>>>

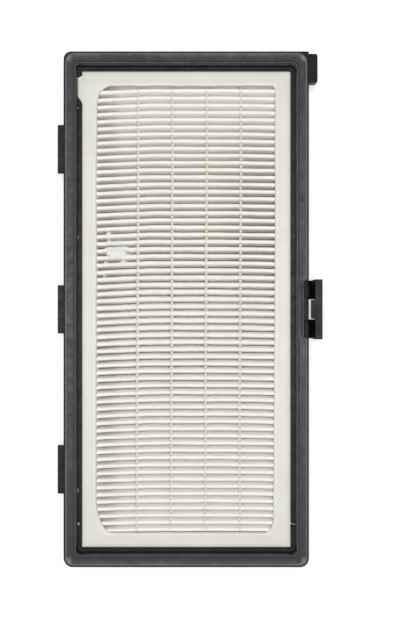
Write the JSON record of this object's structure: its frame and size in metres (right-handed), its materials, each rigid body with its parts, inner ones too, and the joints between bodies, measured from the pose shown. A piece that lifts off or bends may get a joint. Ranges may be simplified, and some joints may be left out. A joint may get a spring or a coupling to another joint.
{
  "type": "clip-in hepa exhaust filter cassette",
  "caption": "Rectangular clip-in filter cassette: pleated cream medium potted in a dark frame with a raised gasket, locating tabs, a corner lug and a snap latch.",
  "frame": {"origin": "centre of the frame on its back face, where the middle ribs of the back grid cross", "axes": "+X towards the snap latch, +Y along the frame towards the corner lug, +Z out of the open pleated front"},
  "size_m": [0.1165, 0.225, 0.03],
  "materials": {
    "frame_plastic": "fine moulded satin",
    "gasket_rubber": "soft satin",
    "filter_medium": "matt glass paper",
    "sealant": "smooth poured",
    "hot_melt": "waxy"
  },
  "bodies": {
    "root": {"frame": "frame_plastic", "gasket": "gasket_rubber", "media_pack": "filter_medium", "potting": "sealant", "separator_bead_front_1": "hot_melt", "separator_bead_front_2": "hot_melt", "separator_bead_front_3": "hot_melt", "separator_bead_front_4": "hot_melt", "separator_bead_rear_1": "hot_melt", "separator_bead_rear_2": "hot_melt", "separator_bead_rear_3": "hot_melt", "separator_bead_rear_4": "hot_melt"}
  },
  "joints": []
}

<<<

Copy all the lines, exactly.

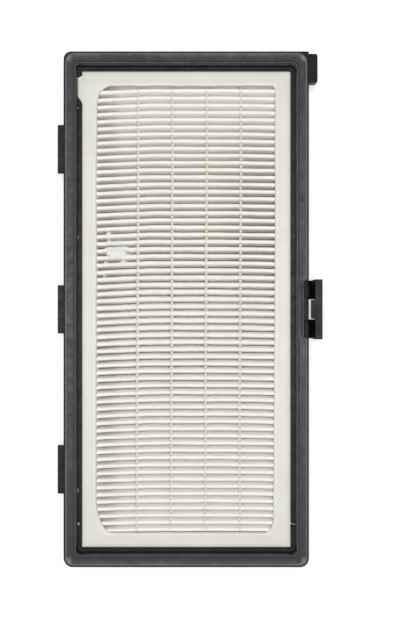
Write the JSON record of this object's structure: its frame and size in metres (right-handed), its materials, each rigid body with its parts, inner ones too, and the joints between bodies, measured from the pose shown. A piece that lifts off or bends may get a joint. Ranges may be simplified, and some joints may be left out. A joint may get a spring or a coupling to another joint.
{
  "type": "clip-in hepa exhaust filter cassette",
  "caption": "Rectangular clip-in filter cassette: pleated cream medium potted in a dark frame with a raised gasket, locating tabs, a corner lug and a snap latch.",
  "frame": {"origin": "centre of the frame on its back face, where the middle ribs of the back grid cross", "axes": "+X towards the snap latch, +Y along the frame towards the corner lug, +Z out of the open pleated front"},
  "size_m": [0.1165, 0.225, 0.03],
  "materials": {
    "frame_plastic": "fine moulded satin",
    "gasket_rubber": "soft satin",
    "filter_medium": "matt glass paper",
    "sealant": "smooth poured",
    "hot_melt": "waxy"
  },
  "bodies": {
    "root": {"frame": "frame_plastic", "gasket": "gasket_rubber", "media_pack": "filter_medium", "potting": "sealant", "separator_bead_front_1": "hot_melt", "separator_bead_front_2": "hot_melt", "separator_bead_front_3": "hot_melt", "separator_bead_front_4": "hot_melt", "separator_bead_rear_1": "hot_melt", "separator_bead_rear_2": "hot_melt", "separator_bead_rear_3": "hot_melt", "separator_bead_rear_4": "hot_melt"}
  },
  "joints": []
}